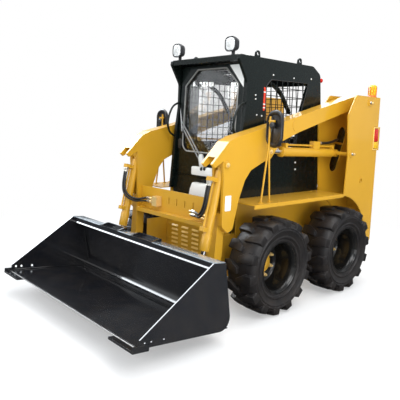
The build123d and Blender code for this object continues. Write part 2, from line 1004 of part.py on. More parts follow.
wire_edge = [
    (rear_wire_x(window_low - 2) - wire, window_low - 2, 0),
    (rear_wire_x(window_low - 2), window_low - 2, 0),
    (rear_wire_x(knee), knee, 0),
    (rear_wire_x(window_high + 2), window_high + 2, 0),
    (rear_wire_x(window_high + 2) - wire, window_high + 2, 0),
    (rear_wire_x(knee) - wire, knee, 0),
]
for i in range(7):
    y = -window_half + (i + 1) * window_half / 4
    rear_wall += plate(wire_edge, y - wire / 2, y + wire / 2)
for i in range(6):
    z = window_low + (i + 0.5) * (window_high - window_low) / 6
    x = rear_wire_x(z)
    span = (-window_half - 2, window_half + 2)
    rear_wall += block((x - 1, x + wire - 1), span, (z - wire / 2, z + wire / 2))
save("cab_rear", rear_wall)

foot_top = door_bottom - door_gap
foot_edge = [
    (chassis_front - 12, front_plate_top, 0),
    (chassis_front, front_plate_top, 0),
    (door_foot_x + door_thick, foot_top - 20, 0),
    (door_foot_x + door_thick, foot_top, 0),
    (door_foot_x, foot_top, 0),
    (door_foot_x, foot_top - 12, 0),
    (door_foot_x + door_thick - 12, foot_top - 20, 0),
]
save("foot_panel", plate(foot_edge, -inside, inside) + door_pin(foot_top))
panel_slope = (chassis_front - door_foot_x - door_thick) / (foot_top - 20 - front_plate_top)


def panel_x(z):
    """X of the foot panel's front face at height z."""
    return chassis_front - (z - front_plate_top) * panel_slope


bottle_edge = [
    (panel_x(850), 850, 0),
    (panel_x(1035), 1035, 0),
    (panel_x(1035) + 62, 1035, 18),
    (panel_x(1035) + 88, 980, 24),
    (panel_x(1035) + 88, 850, 14),
]
save("washer_bottle", plate(bottle_edge, -100, 190))

cushion_edge = [
    (-330, seat_height, 0),
    (90, seat_height, 20),
    (120, seat_height + 46, 20),
    (100, seat_height + 90, 24),
    (-330, seat_height + 90, 0),
]
back_edge = [
    (-330 - seat_gap, seat_height, 0),
    (-330 - seat_gap, 1480, 30),
    (-404, 1480, 20),
    (-410, seat_height, 0),
]
seat = plate(cushion_edge, -230, 230)
seat_back = plate(back_edge, -230, 230)
seat_base = block((-410, 100), (-210, 210), (case_top, seat_height - seat_gap))
save("seat", seat, seat_back)
save("seat_base", seat_base)


# Door in front of the driver

half_door = inside - door_gap
low, high = Vector(*hinge_point(door_bottom)), Vector(*hinge_point(door_top))
section = Pos(low.X, 0, low.Z) * Rot(0, 0, 90) * SlotOverall(2 * half_door, door_thick)
frame = extrude(section, high.Z - low.Z, dir=Vector(high.X - low.X, 0, high.Z - low.Z))
glass_high = door_top - door_frame
window_outline = [
    # y, z, corner radius
    (-glass_half, glass_low, glass_corner),
    (glass_half, glass_low, glass_corner),
    (glass_half, glass_shoulder, 20),
    (glass_crown, glass_high, 20),
    (-glass_crown, glass_high, 20),
    (-glass_half, glass_shoulder, 20),
]
corners = [(y, z) for y, z, _ in window_outline]
window = make_face(FilletPolyline(*corners, radius=[r for _, _, r in window_outline], close=True))
facing = Plane((400, 0, 0), x_dir=(0, 1, 0), z_dir=(1, 0, 0))
frame -= extrude(facing * window, 300)
frame -= bar(hinge_point(door_bottom - 20), hinge_point(door_top + 20), hinge_pin + pin_gap)
pane = slab(door_bottom, door_top, (door_thick - glass) / 2, glass, -half_door, half_door)
pane = pane & extrude(facing * offset(window, -seat_gap), 300)
save("front_door", frame)
save("front_glass", pane)


def before_door(y, z, out):
    """A point in front of the door's outer face."""
    return (door_x(z) + door_thick + out, y, z)


wiper_out = 16
wiper = slab(1100, 1185, door_thick, 52, -141, 146)
wiper += bar(before_door(5, 1165, wiper_out), before_door(-352, 1548, wiper_out), 6)
wiper += bar(before_door(47, 1170, wiper_out), before_door(-366, 1604, wiper_out), 6)
wiper += bar(before_door(-342, 1484, wiper_out), before_door(-387, 1722, wiper_out), 8)
save("wiper", wiper)


# Cab fittings

lamp_z = cab_top + 85
lamps = []
for hand in (1, -1):
    y = hand * 347
    front = Plane((628, y, lamp_z), x_dir=(0, 1, 0), z_dir=(1, 0, 0))
    body = extrude(front * RectangleRounded(work_lamp, work_lamp, 38), 62, taper=-6)
    stalk = block((640, 655), (y - 12, y + 12), (cab_top, lamp_z - work_lamp / 2 + 4))
    foot = block((610, 660), (y - 22, y + 22), (cab_top, cab_top + 5))
    lamps.append(body + stalk + foot)
save("work_lights", *lamps)
rear_lamp = block((roof_rear - 88, roof_rear - 20), (270, 350), (cab_top - 96, cab_top))
rear_lamp += block((roof_rear - 20, roof_rear), (295, 325), (cab_top - 88, cab_top - 64))
save("rear_lamp", rear_lamp)
outer_tower = tower_width / 2
beacon_x = tower_rear + tower_lean + cap_length / 2
beacon_y = outer_tower - 70
beacon = Pos(beacon_x, beacon_y, tower_top + 8) * Cylinder(44, 16)
beacon += Pos(beacon_x, beacon_y, tower_top + 70) * Cylinder(36, 108)
save("beacon", beacon)
tails = []
for hand in (1, -1):
    y = hand * (outer_tower - guard_plate - guard_gap - lamp_width / 2)
    edge = [
        (tower_back(lamp_low), lamp_low, 0),
        (tower_back(lamp_high), lamp_high, 0),
        (tower_back(lamp_high) - lamp_depth, lamp_high, 8),
        (tower_back(lamp_low) - lamp_depth, lamp_low, 0),
    ]
    tails.append(plate(edge, y - lamp_width / 2, y + lamp_width / 2))
save("tail_lamps", *tails)


def mirror_stand():
    """A mirror with round ends, held by a rod that stands in a V on the ledge."""
    y = arm_outer + mirror_gap + mirror_width / 2
    rear = Plane((mirror_x - mirror_depth / 2, y, mirror_z), x_dir=(0, 0, 1), z_dir=(1, 0, 0))
    shape = extrude(rear * SlotOverall(mirror_length, mirror_width), mirror_depth)
    rod_x = mirror_x + mirror_depth / 2 + mirror_rod - 4
    rod_y = y - mirror_width / 2 + 50
    turn_z = mirror_z - mirror_length / 2 + 30
    shape += bar((rod_x, rod_y, turn_z), (rod_x, rod_y, mirror_z + 40), mirror_rod)
    for foot_x in (507, 616):
        shape += bar((rod_x, rod_y, turn_z + 6), (foot_x, rod_y, ledge_height + 4), mirror_rod)
        foot_z = (ledge_height, ledge_height + 8)
        shape += block((foot_x - 16, foot_x + 16), (rod_y - 12, rod_y + 12), foot_z)
    return shape


save("mirrors", *left_right(mirror_stand()))

handle_y = cab_width / 2 - cab_wall / 2
handle_route = [
    # in front of the cab side's edge
    (560, handle_y, 1778),
    (640, handle_y, 1745),
    (686, handle_y, 1660),
    (704, handle_y, 1560),
    (672, handle_y, 1478),
    (594, handle_y, 1446),
]
save("grab_handles", *left_right(tube(handle_route, 10) - side))

levers = []
for hand in (1, -1):
    y = hand * 300
    stick = bar((300, y, case_top + 10), (330, y, 1130), 14) + bar((330, y, 1120), (335, y, 1230), 24)
    levers.append(stick + block((270, 330), (y - 30, y + 30), (case_top, case_top + 20)))
save("levers", *levers)
lap = bar((-200, -350, 1250), (260, -350, 1330), 16)
lap += bar((260, -360, 1330), (260, 360, 1330), 16)
lap += bar((-200, 350, 1250), (260, 350, 1330), 16)
for hand in (1, -1):
    lap += bar((-200, hand * 344, 1250), (-200, hand * inside, 1250), 14)
save("lap_bar", lap)
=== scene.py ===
import json
import math

import bmesh
import bpy
from mathutils import Matrix, Vector


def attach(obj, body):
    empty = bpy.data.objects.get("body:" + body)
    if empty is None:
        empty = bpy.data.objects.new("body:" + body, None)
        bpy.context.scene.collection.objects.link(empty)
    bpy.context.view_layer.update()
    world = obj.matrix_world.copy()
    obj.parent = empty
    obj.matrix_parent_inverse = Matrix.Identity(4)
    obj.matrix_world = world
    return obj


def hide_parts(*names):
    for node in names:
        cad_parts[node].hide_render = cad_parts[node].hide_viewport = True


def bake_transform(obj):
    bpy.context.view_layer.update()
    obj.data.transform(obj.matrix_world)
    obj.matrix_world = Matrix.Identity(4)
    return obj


# Skid steer loader, dressed round its CAD frame. X forward, Y to the machine's left, Z up.
# Places are given in millimetres from the middle between the axles on the ground; at() makes metres.

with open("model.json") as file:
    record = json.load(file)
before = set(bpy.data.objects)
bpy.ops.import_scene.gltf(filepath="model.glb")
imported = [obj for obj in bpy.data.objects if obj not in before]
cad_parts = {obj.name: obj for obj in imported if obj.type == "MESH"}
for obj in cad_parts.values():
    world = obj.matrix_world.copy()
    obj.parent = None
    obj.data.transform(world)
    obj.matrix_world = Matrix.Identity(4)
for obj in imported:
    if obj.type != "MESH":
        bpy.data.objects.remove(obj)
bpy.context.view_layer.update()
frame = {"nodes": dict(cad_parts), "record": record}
nodes = frame["nodes"]
bpy.ops.object.select_all(action="DESELECT")

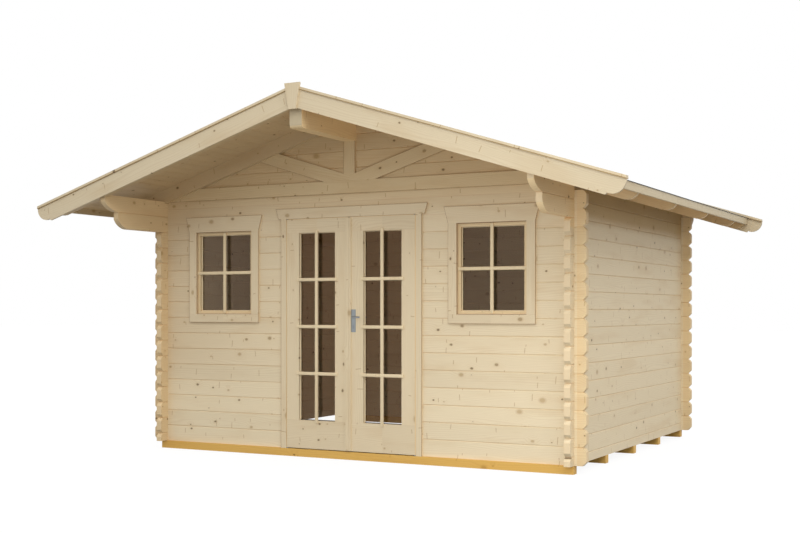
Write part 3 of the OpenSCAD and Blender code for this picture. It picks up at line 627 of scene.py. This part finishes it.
───
Your task is to repeat the lines from the one containing "levers = []" to the one containing "obj.data.transform(obj.matrix_world)", both lines included. Leave out every other line.

levers = []
for hand in (1, -1):
    y = hand * 300
    stick = bar((300, y, case_top + 10), (330, y, 1130), 14) + bar((330, y, 1120), (335, y, 1230), 24)
    levers.append(stick + block((270, 330), (y - 30, y + 30), (case_top, case_top + 20)))
save("levers", *levers)
lap = bar((-200, -350, 1250), (260, -350, 1330), 16)
lap += bar((260, -360, 1330), (260, 360, 1330), 16)
lap += bar((-200, 350, 1250), (260, 350, 1330), 16)
for hand in (1, -1):
    lap += bar((-200, hand * 344, 1250), (-200, hand * inside, 1250), 14)
save("lap_bar", lap)
=== scene.py ===
import json
import math

import bmesh
import bpy
from mathutils import Matrix, Vector


def attach(obj, body):
    empty = bpy.data.objects.get("body:" + body)
    if empty is None:
        empty = bpy.data.objects.new("body:" + body, None)
        bpy.context.scene.collection.objects.link(empty)
    bpy.context.view_layer.update()
    world = obj.matrix_world.copy()
    obj.parent = empty
    obj.matrix_parent_inverse = Matrix.Identity(4)
    obj.matrix_world = world
    return obj


def hide_parts(*names):
    for node in names:
        cad_parts[node].hide_render = cad_parts[node].hide_viewport = True


def bake_transform(obj):
    bpy.context.view_layer.update()
    obj.data.transform(obj.matrix_world)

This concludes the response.